Develop a flow diagram to represent the program described above. Include the checks on the input values as a subroutine and show its logic in a separate flowchart. Save your file in a PDF called: py3_ind_username.pdf.

Translate your flow diagrams into Python program.

Hint

The built-in round() function can be helpful when comparing the sum between iterations.

Save your file as: py3_ind_2_username.py.

Sample Output

Use the values in Table 7.10 below to test your program.

Table 7.10 Test Cases

Case	\(a\)	\(b\)	decimal places	maximum terms
1	-1	4	3	30
2	2.75	5.3	5	10

Ensure your program’s output matches the provided samples exactly. This includes all characters, white space, and punctuation.
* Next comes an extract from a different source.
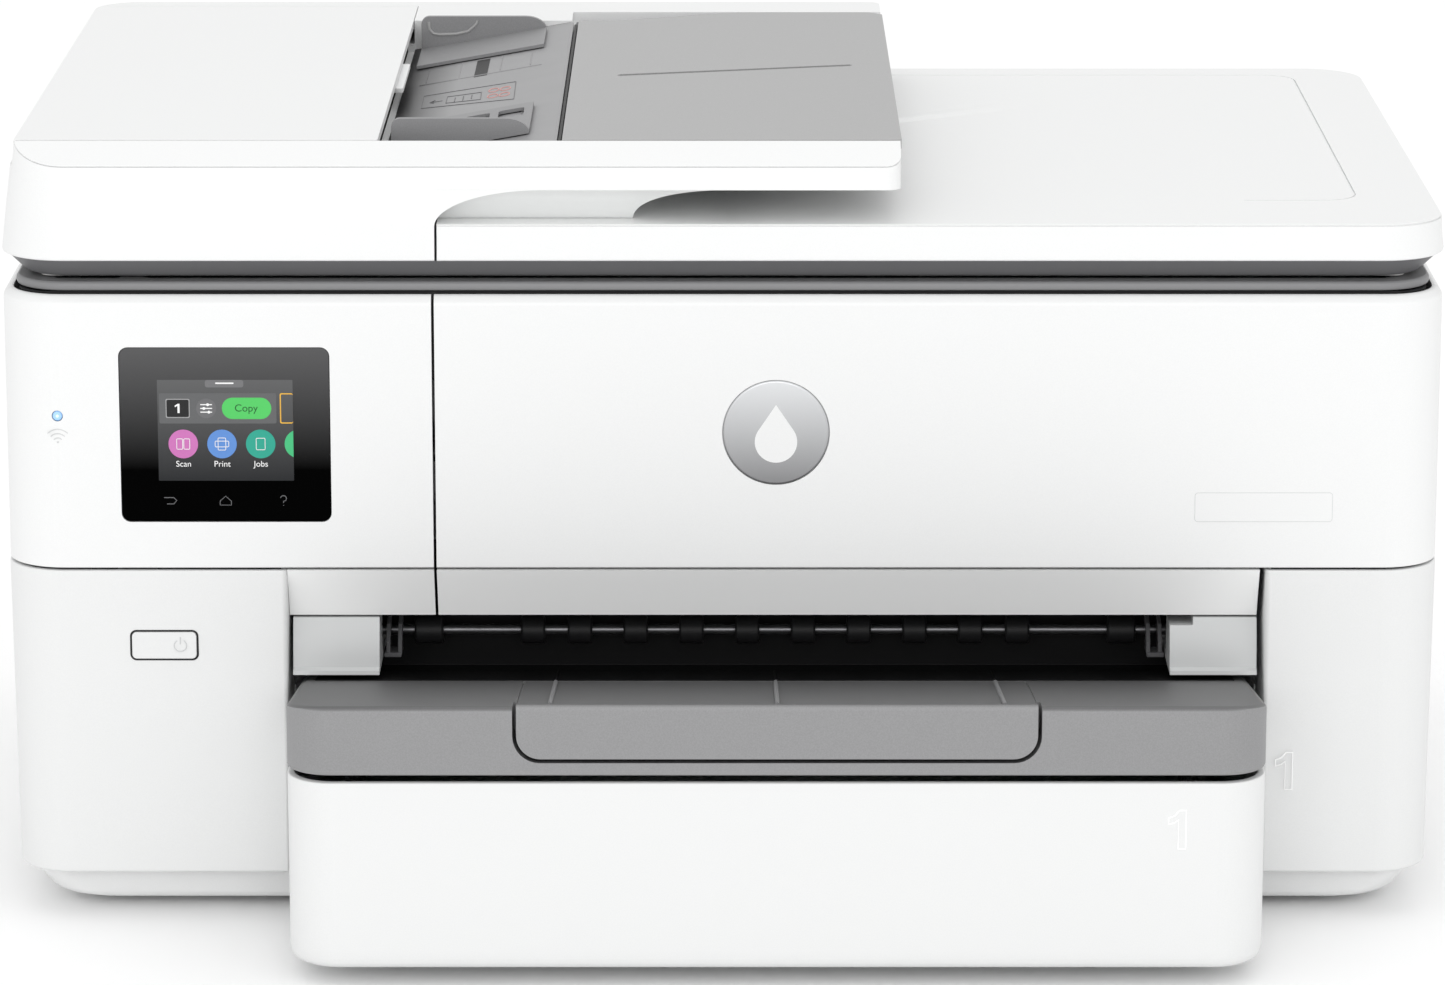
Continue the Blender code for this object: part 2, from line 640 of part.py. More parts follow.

In the samples, user input is highlighted like this for clarity, but your program should not highlight user input in this way.

Case 1 Sample Output

$ python3 py3_ind_2_username.py Enter the lower limit of integration: -1 Enter the upper limit of integration: 4 Enter the number of decimal places for convergence: 3 Enter the maximum number of terms: 30

Approximations: n = 0: sum = 5.0 n = 1: sum = 1.389 n = 2: sum = 3.097 n = 3: sum = 2.633 n = 4: sum = 2.713 n = 5: sum = 2.704 n = 6: sum = 2.704 n = 7: sum = 2.704 The integral from -1.0 to 4.0 is estimated to be 2.704. Total number of terms: 8

Case 2 Sample Output

$ python3 py3_ind_2_username.py Enter the lower limit of integration: 2.75 Enter the upper limit of integration: 5.3 Enter the number of decimal places for convergence: 5 Enter the maximum number of terms: 10

Approximations: n = 0: sum = 2.55 n = 1: sum = -4.56556 n = 2: sum = 2.14224 n = 3: sum = -1.15373 n = 4: sum = -0.14612 n = 5: sum = -0.35707 n = 6: sum = -0.32491 n = 7: sum = -0.32864 n = 8: sum = -0.3283 n = 9: sum = -0.32832 Error: The approximation did not converge to 5 decimal places with only 10 terms.